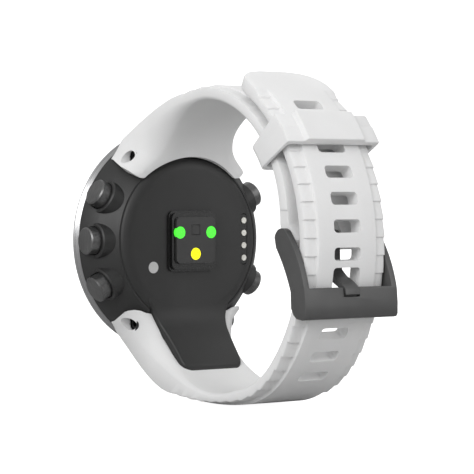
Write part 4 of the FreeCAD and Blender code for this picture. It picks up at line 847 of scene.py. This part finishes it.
def makeStudio(s):
    floor = cadBox[0].z / mm - s["floorGap"]
    reach, radius = s["radius"], s["bend"]
    profile = [(0.001, floor), (400.0, floor), (reach - radius, floor)]
    profile += [(reach - radius + radius * math.sin(t), floor + radius * (1 - math.cos(t)))
                for t in (math.radians(7.5 * i) for i in range(1, 13))]
    profile += [(reach, floor + s["height"])]
    count, sides = len(profile), 96
    vertices = [(r * math.cos(2 * math.pi * k / sides), r * math.sin(2 * math.pi * k / sides), z)
                for k in range(sides) for r, z in profile]
    faces = [(k * count + i, k * count + i + 1, (k + 1) % sides * count + i + 1, (k + 1) % sides * count + i)
             for k in range(sides) for i in range(count - 1)]
    sweep = pieceFrom("paperSweep", vertices, faces)
    # matt coated paper: an even white, with the least tooth, drawn coarser than real paper's so that it shows
    paper, tree, place = emptyMaterial("coatedPaperSweep")
    tooth = addNode(tree, "ShaderNodeTexNoise", {"Scale": 1 / (1.5 * mm)}, {"Vector": place})
    bump = addNode(tree, "ShaderNodeBump", {"Strength": 0.05, "Distance": 0.00005}, {"Height": tooth.outputs["Fac"]})
    shader = addNode(tree, "ShaderNodeBsdfPrincipled",
                     {"Base Color": toLinear("#a8a8a8"), "Roughness": 0.9, "Specular IOR Level": 0.2,
                      "Emission Color": (1, 1, 1, 1), "Emission Strength": s["glow"]}, {"Normal": bump.outputs[0]})
    addNode(tree, "ShaderNodeOutputMaterial", links={"Surface": shader.outputs[0]})
    sweep.data.materials.append(paper)
    lit = bpy.data.collections.new("litBySweep")  # the paper's glow stays on the paper
    lit.objects.link(sweep)
    sweep.light_linking.receiver_collection = lit
    world = bpy.data.worlds.new("studioSky")
    world.use_nodes = True
    world.node_tree.nodes["Background"].inputs["Color"].default_value = (1, 1, 1, 1)
    world.node_tree.nodes["Background"].inputs["Strength"].default_value = s["sky"]
    bpy.context.scene.world = world
    bpy.context.scene.view_settings.view_transform = "Standard"  # product colours, without a film curve


lampForms = (  # place in mm, watts and width in mm
    {"name": "keyLamp", "place": (-620, -300, 330), "watts": 2.8, "width": 420},
    {"name": "fillLamp", "place": (330, -660, 250), "watts": 1.1, "width": 500},
    {"name": "rimLamp", "place": (420, 420, 420), "watts": 0.6, "width": 420},
)


def makeLamp(s):
    data = bpy.data.lights.new(s["name"], "AREA")
    data.energy = s["watts"]
    data.size = s["width"] * mm
    lamp = bpy.data.objects.new(s["name"], data)
    lamp.location = Vector(s["place"]) * mm
    lamp.rotation_euler = (-Vector(s["place"])).to_track_quat("-Z", "Y").to_euler()
    lamp.visible_camera = False
    bpy.context.scene.collection.objects.link(lamp)


makeStudio(studioForm)
for lampForm in lampForms:
    makeLamp(lampForm)
print("studio ready")
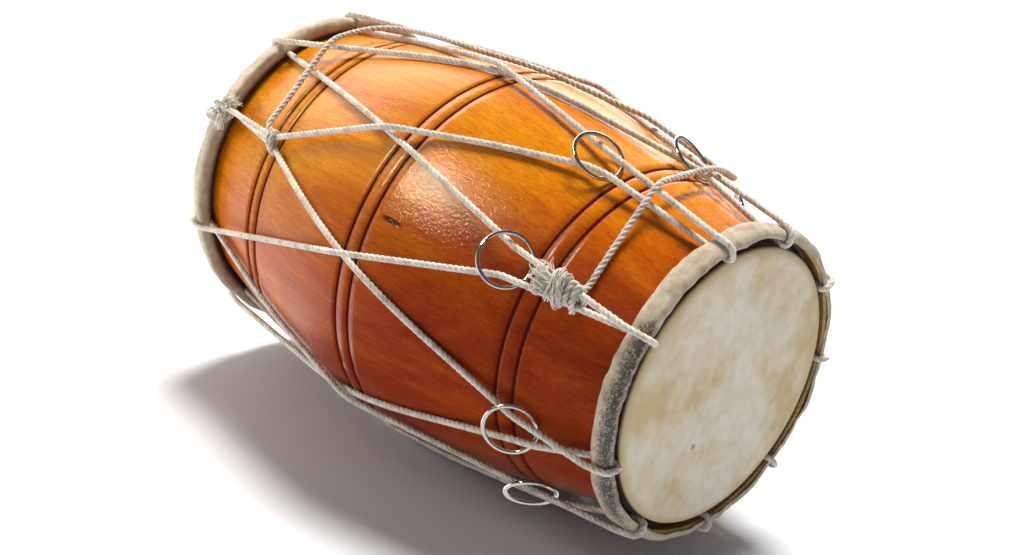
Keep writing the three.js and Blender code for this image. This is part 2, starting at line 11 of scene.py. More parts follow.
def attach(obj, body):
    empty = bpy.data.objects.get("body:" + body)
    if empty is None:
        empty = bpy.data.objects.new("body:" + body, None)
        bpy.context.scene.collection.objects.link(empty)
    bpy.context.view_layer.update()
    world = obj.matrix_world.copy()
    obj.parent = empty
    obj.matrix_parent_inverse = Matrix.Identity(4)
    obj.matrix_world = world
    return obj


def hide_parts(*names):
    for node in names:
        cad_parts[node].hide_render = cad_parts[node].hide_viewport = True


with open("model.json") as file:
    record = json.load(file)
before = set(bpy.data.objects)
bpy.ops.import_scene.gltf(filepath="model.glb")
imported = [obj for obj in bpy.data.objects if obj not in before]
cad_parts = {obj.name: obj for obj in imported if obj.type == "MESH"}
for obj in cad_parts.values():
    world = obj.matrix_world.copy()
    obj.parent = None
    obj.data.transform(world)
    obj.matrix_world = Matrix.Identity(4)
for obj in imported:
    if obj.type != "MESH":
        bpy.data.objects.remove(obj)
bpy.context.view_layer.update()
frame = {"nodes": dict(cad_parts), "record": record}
scene = bpy.context.scene


# Shell
# A barrel turned from one log of mango wood, hollowed right through and open at both ends, with
# three pairs of scored lines. It is stained orange and carries a thick coat of glossy varnish.
mm = 0.001
shell_length = 424 * mm
belly_radius = 140.8 * mm
belly_distance = 235 * mm
wall = 9 * mm
end_wall = 7.5 * mm
hollow_margin = 60 * mm
edge_round = 1.5 * mm
shell_facets = 224
groove_width = 3.2 * mm
groove_depth = 1.3 * mm
groove_pair_spacing = 12.6 * mm
groove_pair_shares = [0.1946, 0.5113, 0.8028]
treble = {"station": 0, "inward": 1, "radius": 94.5 * mm, "slope": 0.2}
bass = {"station": shell_length, "inward": -1, "radius": 114 * mm, "slope": 0.18}
skin_thick = 1 * mm
seat = 0.3 * mm
rest_roll = 12.64
full_turn = 2 * math.pi

# The drum's own frame: stations run along -X from the treble end of the shell, +Z is the side that
# faces up in the photograph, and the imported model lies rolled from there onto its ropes.
head_face = next(m for m in frame["record"]["mounts"] if m["name"] == "treble_head_face")
ahead = Vector(head_face["axis"])
level_up = (Vector((0, 0, 1)) - ahead * ahead.z).normalized()
top = Quaternion(ahead, math.radians(rest_roll)) @ level_up
shell_start = Vector(head_face["pos_m"]) - ahead * (skin_thick + seat)
drum_turn = Matrix((ahead, top.cross(ahead), top)).transposed()
drum_place = Matrix.Translation(shell_start) @ drum_turn.to_4x4()


def shell_radius(station):
    """Outer radius of the shell, level at the belly and sloped at each end."""
    station = np.asarray(station, float)
    before = station < belly_distance
    span = np.where(before, belly_distance, shell_length - belly_distance)
    along = np.minimum(1, np.abs(station - belly_distance) / span)
    end_share = along * along * (3 - 2 * along)
    slope_share = along * along * (1 - along)
    end_radius = np.where(before, treble["radius"], bass["radius"])
    slope = np.where(before, treble["slope"], bass["slope"])
    return belly_radius * (1 - end_share) + end_radius * end_share + slope * span * slope_share


def around(station, degrees, radius):
    """Point of the drum's frame at a station, an angle from the top towards the front, and a radius."""
    angle = math.radians(degrees)
    return np.array([-station, -radius * math.sin(angle), radius * math.cos(angle)])


def to_linear(code):
    """Linear colour of an sRGB hex code."""
    shares = [int(code[i:i + 2], 16) / 255 for i in (1, 3, 5)]
    return [s / 12.92 if s <= 0.04045 else ((s + 0.055) / 1.055) ** 2.4 for s in shares] + [1]


def new_material(name):
    """An empty material made of nodes."""
    material = bpy.data.materials.new(name)
    material.use_nodes = True
    return material


def add_node(material, kind, output, sockets=None, stops=(), **settings):
    """Output of a new node with these settings, sockets' values or links, and ramp's stops."""
    made = material.node_tree.nodes.new(kind)
    for name, value in settings.items():
        setattr(made, name, value)
    for name, value in (sockets or {}).items():
        if isinstance(value, bpy.types.NodeSocket):
            material.node_tree.links.new(value, made.inputs[name])
        else:
            made.inputs[name].default_value = value
    for i, (place, code) in enumerate(stops):
        ramp = made.color_ramp.elements
        stop = ramp[i] if i < 2 else ramp.new(place)
        stop.position = place
        stop.color = to_linear(code)
    return made.outputs[output]


def set_finish(material, constants, links):
    """Ends a material: constants on its shader's sockets, and the outputs that drive the others."""
    shader = material.node_tree.nodes["Principled BSDF"]
    for socket, value in constants.items():
        shader.inputs[socket].default_value = value
    for socket, output in links.items():
        material.node_tree.links.new(output, shader.inputs[socket])


def show(name, mesh, material, slot, *nodes):
    """Puts a finished mesh, modelled in the drum's frame, in place of its CAD nodes."""
    mesh.transform(drum_place)
    mesh.shade_smooth()
    mesh.materials.clear()
    mesh.materials.append(material)
    piece = bpy.data.objects.new(name, mesh)
    scene.collection.objects.link(piece)
    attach(piece, "drum")
    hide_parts(*nodes)
    return piece


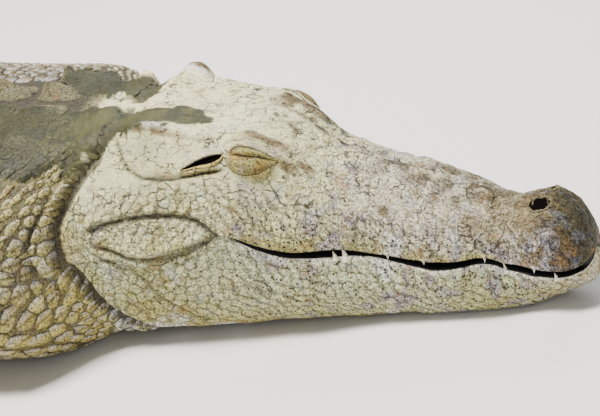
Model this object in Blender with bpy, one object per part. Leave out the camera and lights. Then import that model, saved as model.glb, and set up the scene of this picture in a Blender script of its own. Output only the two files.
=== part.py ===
"""A life-size Nile crocodile at rest on its belly, chin and throat on the ground.

Metres, +Z up, snout towards +X, left side towards +Y. The origin is on the ground under the middle of
the belly. The body is one surface, laid over a spine by cross-sections, and parted by thin flat cuts
into head, lower jaw, neck, trunk and four lengths of tail. Legs, feet, claws, eyes and ear flaps are
solids of their own that meet it with a thin gap.
"""
import bmesh
import bpy
import numpy as np
from mathutils import Vector

# Driving dimensions, in metres.
HEAD = 0.55             # skull, from the snout tip to the rear edge of the skull table
SKULL_X = 0.90          # place of that rear edge along the spine
JAW_END_X = 0.815       # where head and lower jaw end and the neck begins
SHOULDER_X = 0.53       # neck meets trunk
VENT_X = -0.68          # trunk meets tail
TAIL_END_X = -2.62      # tip of the tail, measured along the spine
TAIL_CUTS = (-1.14, -1.62, -2.10)
CUT = 0.0005            # half of the thin cut between two neighbouring solids
SCUTE_LENGTH = 0.0665   # one cross row of back shields
SCUTE_PITCH = 0.052     # sideways spacing of the back shields
WHORL_LENGTH = 0.0565   # one ring of scales of the tail
KEEL_HIGH = 0.011       # ridge of a back shield above the skin
CREST_HIGH = 0.046      # tallest upright scale of the tail crest
TAIL_SWING = (0.62, 1.25)   # first bend to the left and the later bend back, in radians

SKIN_COLOUR = (0.52, 0.51, 0.40, 1)
JAW_COLOUR = (0.50, 0.50, 0.39, 1)
CLAW_COLOUR = (0.10, 0.09, 0.07, 1)
EYE_COLOUR = (0.30, 0.26, 0.10, 1)


def clear_scene():
    for old in list(bpy.data.objects):
        bpy.data.objects.remove(old, do_unlink=True)


def finish_material(name, colour, roughness):
    material = bpy.data.materials.new(name)
    material.use_nodes = True
    shader = material.node_tree.nodes["Principled BSDF"]
    shader.inputs["Base Color"].default_value = colour
    shader.inputs["Roughness"].default_value = roughness
    shader.inputs["Metallic"].default_value = 0.0
    return material


# ---- lengthwise lines ---------------------------------------------------------------------------
# Each line gives one measure at a few places. Head lines are in skull lengths: 1 is the snout tip and
# 0 the rear edge of the skull table. Body lines are in metres, against the place along the spine.

CROWN = [(1, .165), (.985, .205), (.955, .243), (.92, .262), (.88, .260), (.83, .258), (.76, .280),
         (.66, .327), (.55, .365), (.45, .398), (.36, .444), (.28, .483), (.18, .509), (.08, .525),
         (0, .536), (-.05, .532), (-.3, .550)]
TABLE_HALF = [(1, .020), (.96, .050), (.90, .066), (.83, .055), (.74, .072), (.60, .080), (.45, .088),
              (.34, .100), (.255, .118), (.08, .138), (0, .150), (-.08, .155), (-.3, .190)]
TABLE_DROP = [(1, .020), (.8, .030), (.6, .035), (.4, .030), (.3, .012), (.18, .004), (0, .004),
              (-.1, .020), (-.3, .050)]
LIP_HALF = [(1, .030), (.985, .060), (.95, .093), (.90, .108), (.84, .096), (.79, .105), (.71, .138),
            (.62, .142), (.50, .150), (.40, .175), (.30, .205), (.20, .232), (.10, .252), (0, .268),
            (-.08, .275), (-.3, .280)]
LIP_HIGH = [(1, .102), (.95, .103), (.90, .113), (.86, .118), (.82, .128), (.785, .148), (.75, .157),
            (.70, .157), (.66, .158), (.56, .182), (.46, .206), (.38, .214), (.30, .239), (.20, .297),
            (.17, .300), (.10, .285), (0, .268), (-.3, .260)]
LIP_GAP = [(1, .016), (.34, .014), (.22, .003), (-.3, .003)]
CHEEK_SHARE = [(1, .80), (.8, .75), (.5, .62), (.25, .60), (.1, .55), (-.1, .70), (-.3, .80)]
JAW_HALF = [(1, .020), (.97, .055), (.92, .080), (.85, .090), (.75, .115), (.60, .135), (.45, .160),
            (.30, .195), (.15, .225), (0, .245), (-.3, .270)]
SOLE_HALF = [(1, .005), (.95, .030), (.85, .050), (.70, .070), (.50, .100), (.30, .130), (.10, .170),
             (-.15, .200), (-.3, .200)]
CHIN = [(1, .060), (.98, .045), (.95, .036), (.90, .018), (.84, .004), (.78, -.002), (.66, -.002),
        (.55, .006), (.40, .014), (.20, .022), (0, .032), (-.12, .036), (-.3, 0)]
# Local swellings: place, girth, their spread in each, and height, all in skull lengths but the girths.
SWELLS = ((.275, 5.85, .050, .50, .014), (.015, 5.95, .038, .42, .030), (.91, 7.0, .030, .60, .005),
          (.80, 7.6, .030, .90, -.006), (.14, 7.2, .060, .70, -.006))

BODY_HALF = [(1, .190), (.90, .215), (.80, .243), (.70, .264), (.56, .270), (.40, .274), (.15, .294),
             (-.10, .300), (-.35, .258), (-.55, .196), (-.75, .155), (-1.1, .120), (-1.5, .088),
             (-1.9, .058), (-2.25, .034), (-2.55, .015), (-2.62, .007)]
BODY_HIGH = [(1, .296), (.80, .300), (.70, .303), (.56, .312), (.40, .328), (.10, .348), (-.20, .340),
             (-.45, .310), (-.70, .262), (-1.1, .208), (-1.5, .162), (-1.9, .117), (-2.25, .073),
             (-2.55, .033), (-2.62, .016)]
WIDEST_SHARE = [(1, .45), (.5, .42), (0, .40), (-.6, .45), (-2.62, .50)]
BELLY_FLAT = [(1, .50), (.5, .55), (0, .62), (-.6, .50), (-1, .30), (-2.62, .30)]
SIDE_ANGLES = (-38, -12, 8, 30, 55, 75)
ROUNDNESS = 2.3                         # 2 is an ellipse; more is boxier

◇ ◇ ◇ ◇

◆ **Written task**: Give back, exactly as written, each line from the one that contains "Model this object" through the one that contains "from mathutils import Vector".

◆ **Solution to the exercise**:
Model this object in Blender with bpy, one object per part. Leave out the camera and lights. Then import that model, saved as model.glb, and set up the scene of this picture in a Blender script of its own. Output only the two files.
=== part.py ===
"""A life-size Nile crocodile at rest on its belly, chin and throat on the ground.

Metres, +Z up, snout towards +X, left side towards +Y. The origin is on the ground under the middle of
the belly. The body is one surface, laid over a spine by cross-sections, and parted by thin flat cuts
into head, lower jaw, neck, trunk and four lengths of tail. Legs, feet, claws, eyes and ear flaps are
solids of their own that meet it with a thin gap.
"""
import bmesh
import bpy
import numpy as np
from mathutils import Vector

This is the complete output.